Trillian42 · 21/01/2011 11:13

DD is 7.5 months old. Have previously posted about her sleep problems and still have no solution.

Quick summary because she's a little grumbly here - only feeds to sleep, sleeps in our bed because she 19 out of 20 times wakes on transfer to the cot and needs to be settled again by feeding about 99 times out of a hundred. Is only settle-able (is that not a word? Should be!) by me - cries when my husband tries and the crying escalates until I appear. She wakes at a minimum every 2 hours at night & almost always needs to be fed back to sleep. Sometimes I can cuddle her back to sleep with a soother by lying next to her as if she's feeding.

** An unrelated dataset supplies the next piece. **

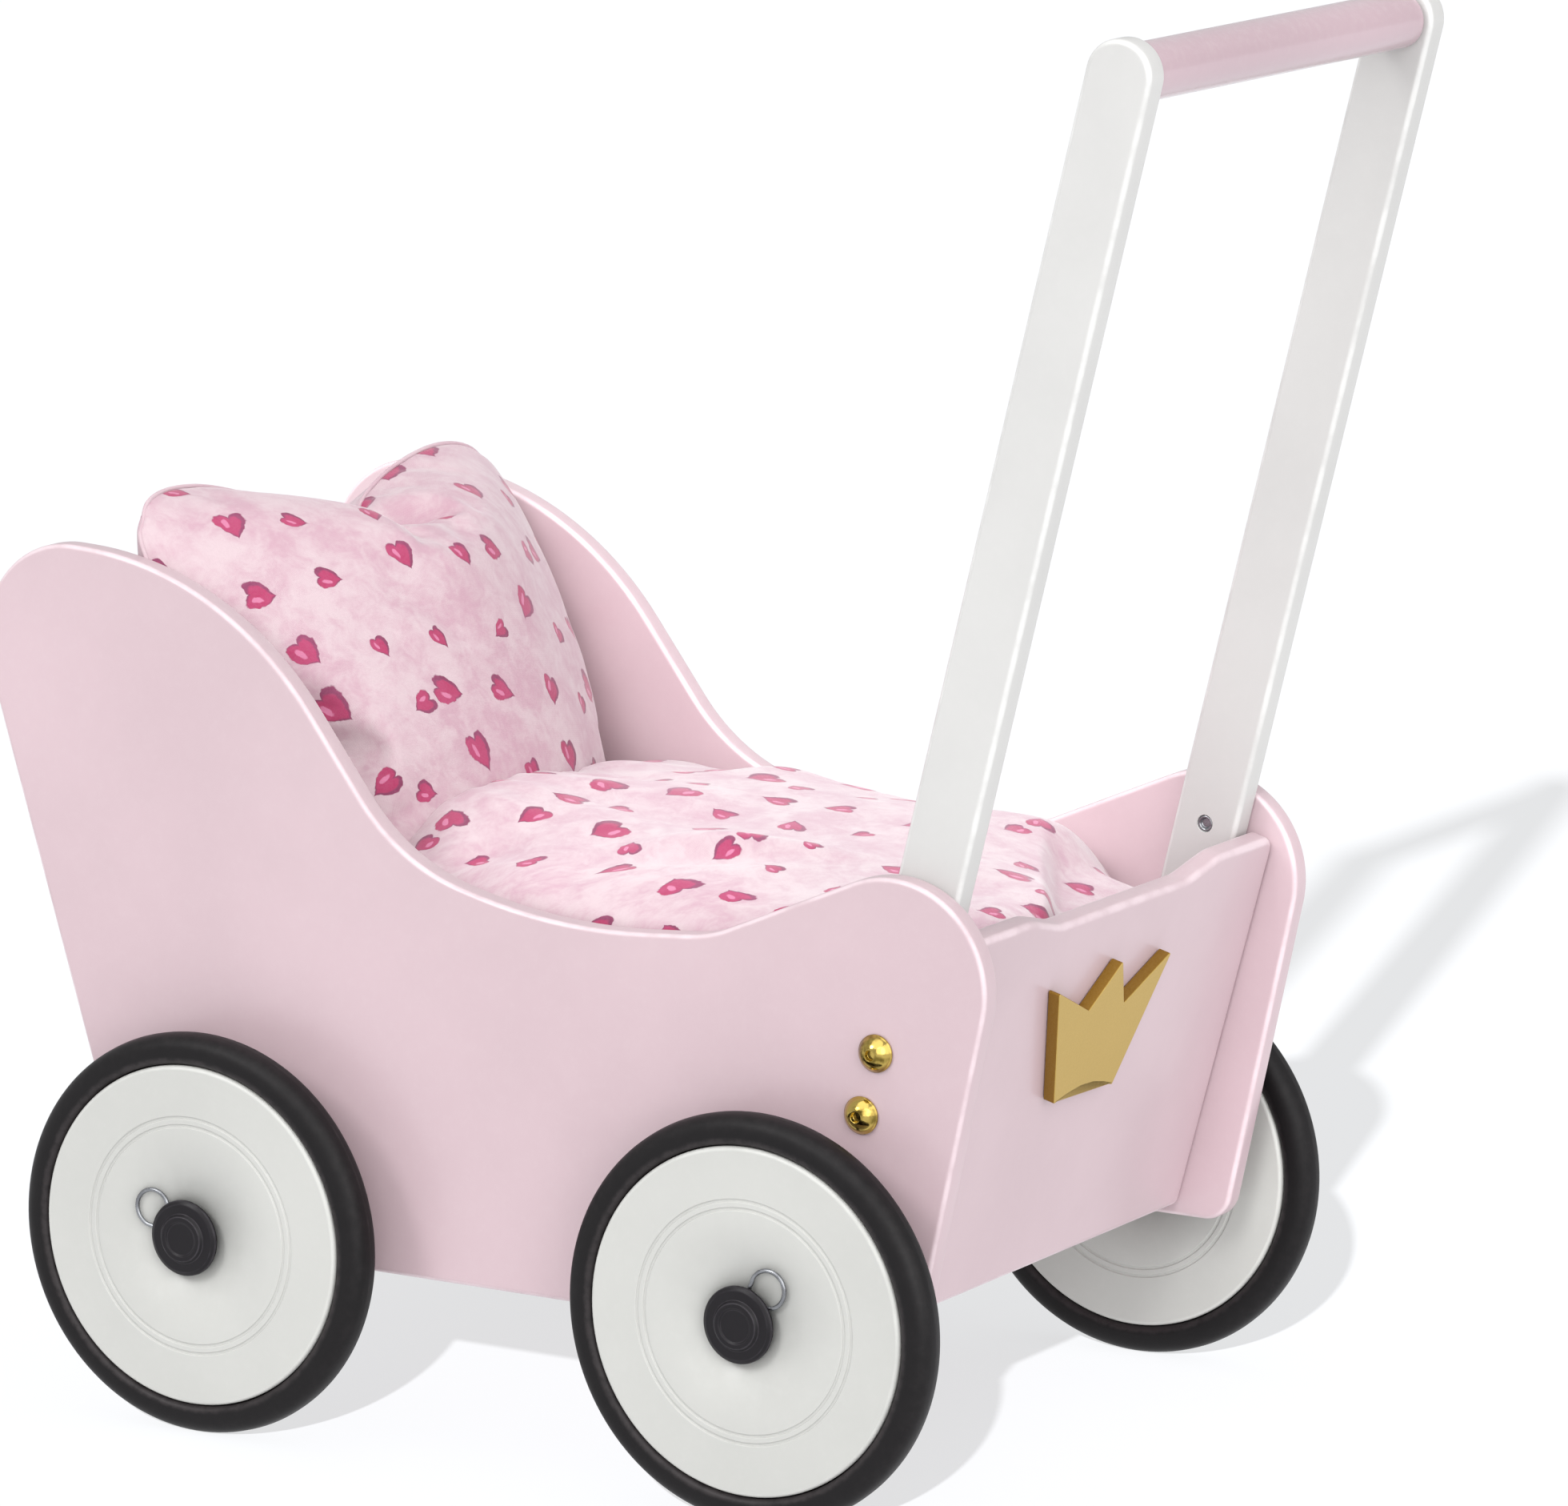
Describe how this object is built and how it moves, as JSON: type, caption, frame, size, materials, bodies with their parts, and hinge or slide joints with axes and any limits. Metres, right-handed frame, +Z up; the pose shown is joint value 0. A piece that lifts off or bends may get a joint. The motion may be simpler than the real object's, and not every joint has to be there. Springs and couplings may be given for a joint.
{
  "type": "doll stroller",
  "caption": "Wooden doll's pram: wavy-sided tub on rubber-tyred wheels, leaning push handle, crown plate on the foot panel, pillow, duvet and mattress.",
  "frame": {"origin": "on the ground under the middle of the overall box", "axes": "+X towards the head end, the direction of travel; +Y to the pram's left; +Z up"},
  "size_m": [0.5083, 0.3316, 0.5638],
  "materials": {
    "pink_lacquer": "satin painted MDF",
    "white_lacquer": "satin white painted wood",
    "wheel_lacquer": "satin off-white painted MDF",
    "grip_lacquer": "gloss pink painted wood",
    "gold_paint": "satin gold painted MDF",
    "brass": "polished brass plate",
    "zinc_steel": "zinc plated steel",
    "beech": "plain beech",
    "black_plastic": "satin black plastic",
    "tyre_rubber": "matt black rubber",
    "mattress_cover": "plain pink cotton",
    "printed_cotton": "pink cotton printed with small hearts"
  },
  "bodies": {
    "frame": {"side_panel_left": "pink_lacquer", "side_panel_right": "pink_lacquer", "head_end_panel": "pink_lacquer", "foot_end_panel": "pink_lacquer", "floor_panel": "pink_lacquer", "crown_emblem": "gold_paint", "handle_arm_left": "white_lacquer", "handle_arm_right": "white_lacquer", "handle_grip": "grip_lacquer", "handle_bolt_lower_left": "brass", "handle_bolt_upper_left": "brass", "handle_bolt_lower_right": "brass", "handle_bolt_upper_right": "brass", "arm_insert_lower_left": "zinc_steel", "arm_insert_upper_left": "zinc_steel", "arm_insert_lower_spare_left": "zinc_steel", "arm_insert_upper_spare_left": "zinc_steel", "arm_insert_lower_right": "zinc_steel", "arm_insert_upper_right": "zinc_steel", "arm_insert_lower_spare_right": "zinc_steel", "arm_insert_upper_spare_right": "zinc_steel", "dowel_foot_lower_left": "beech", "dowel_foot_lower_right": "beech", "dowel_foot_upper_left": "beech", "dowel_foot_upper_right": "beech", "dowel_head_lower_left": "beech", "dowel_head_lower_right": "beech", "dowel_head_upper_left": "beech", "dowel_head_upper_right": "beech", "dowel_floor_rear_left": "beech", "dowel_floor_rear_right": "beech", "dowel_floor_front_left": "beech", "dowel_floor_front_right": "beech"},
    "front_axle_set": {"front_axle": "zinc_steel", "spacer_front_left": "black_plastic", "hub_cap_front_left": "black_plastic", "spring_clip_front_left": "zinc_steel", "spacer_front_right": "black_plastic", "hub_cap_front_right": "black_plastic", "spring_clip_front_right": "zinc_steel"},
    "rear_axle_set": {"rear_axle": "zinc_steel", "spacer_rear_left": "black_plastic", "hub_cap_rear_left": "black_plastic", "spring_clip_rear_left": "zinc_steel", "spacer_rear_right": "black_plastic", "hub_cap_rear_right": "black_plastic", "spring_clip_rear_right": "zinc_steel"},
    "wheel_front_left": {"wheel_disc_front_left": "wheel_lacquer", "tyre_front_left": "tyre_rubber"},
    "wheel_front_right": {"wheel_disc_front_right": "wheel_lacquer", "tyre_front_right": "tyre_rubber"},
    "wheel_rear_left": {"wheel_disc_rear_left": "wheel_lacquer", "tyre_rear_left": "tyre_rubber"},
    "wheel_rear_right": {"wheel_disc_rear_right": "wheel_lacquer", "tyre_rear_right": "tyre_rubber"},
    "mattress": {"mattress": "mattress_cover"},
    "pillow": {"pillow": "printed_cotton"},
    "duvet": {"duvet": "printed_cotton"}
  },
  "joints": [
    {"name": "front_axle_spin", "type": "hinge", "parent": "frame", "child": "front_axle_set", "pos_m": [0.1374, 0, 0.079], "axis": [0, 1, 0], "continuous": true},
    {"name": "wheel_front_left_spin", "type": "hinge", "parent": "front_axle_set", "child": "wheel_front_left", "pos_m": [0.1374, 0.152, 0.079], "axis": [0, 1, 0], "continuous": true},
    {"name": "wheel_front_right_spin", "type": "hinge", "parent": "front_axle_set", "child": "wheel_front_right", "pos_m": [0.1374, -0.152, 0.079], "axis": [0, 1, 0], "continuous": true},
    {"name": "rear_axle_spin", "type": "hinge", "parent": "frame", "child": "rear_axle_set", "pos_m": [-0.112, 0, 0.079], "axis": [0, 1, 0], "continuous": true},
    {"name": "wheel_rear_left_spin", "type": "hinge", "parent": "rear_axle_set", "child": "wheel_rear_left", "pos_m": [-0.112, 0.152, 0.079], "axis": [0, 1, 0], "continuous": true},
    {"name": "wheel_rear_right_spin", "type": "hinge", "parent": "rear_axle_set", "child": "wheel_rear_right", "pos_m": [-0.112, -0.152, 0.079], "axis": [0, 1, 0], "continuous": true},
    {"name": "mattress_lift", "type": "slide", "parent": "frame", "child": "mattress", "axis": [0, 0, 1], "range_m": [0, 0.25]},
    {"name": "pillow_lift", "type": "slide", "parent": "mattress", "child": "pillow", "axis": [0.4258, 0, 0.9048], "range_m": [0, 0.15]},
    {"name": "duvet_lift", "type": "slide", "parent": "mattress", "child": "duvet", "axis": [0, 0, 1], "range_m": [0, 0.15]}
  ]
}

It's as if she doesn't know how to fall asleep any other way, and I suspect she's relying on the oxytocin to make her drop off. Sometimes she'll close her eyes as if she's trying when she's curled into me and after a little fidgeting will open them, pull out soother and latch on again. If it doesn't work, she'll whine a bit and try again.

We tried parts of the No Cry Sleep Solution but though getting her asleep became easier, it still wasn't in the cot & the "Pull Off" worked fine until I had to move her. She proceeded to get unsleepy very quickly. Our routine was destroyed over Christmas - spending time with the grandparents without a cot, and then there was an issue with leaks in our house and we had to stay for a fortnight in a house without a cot again.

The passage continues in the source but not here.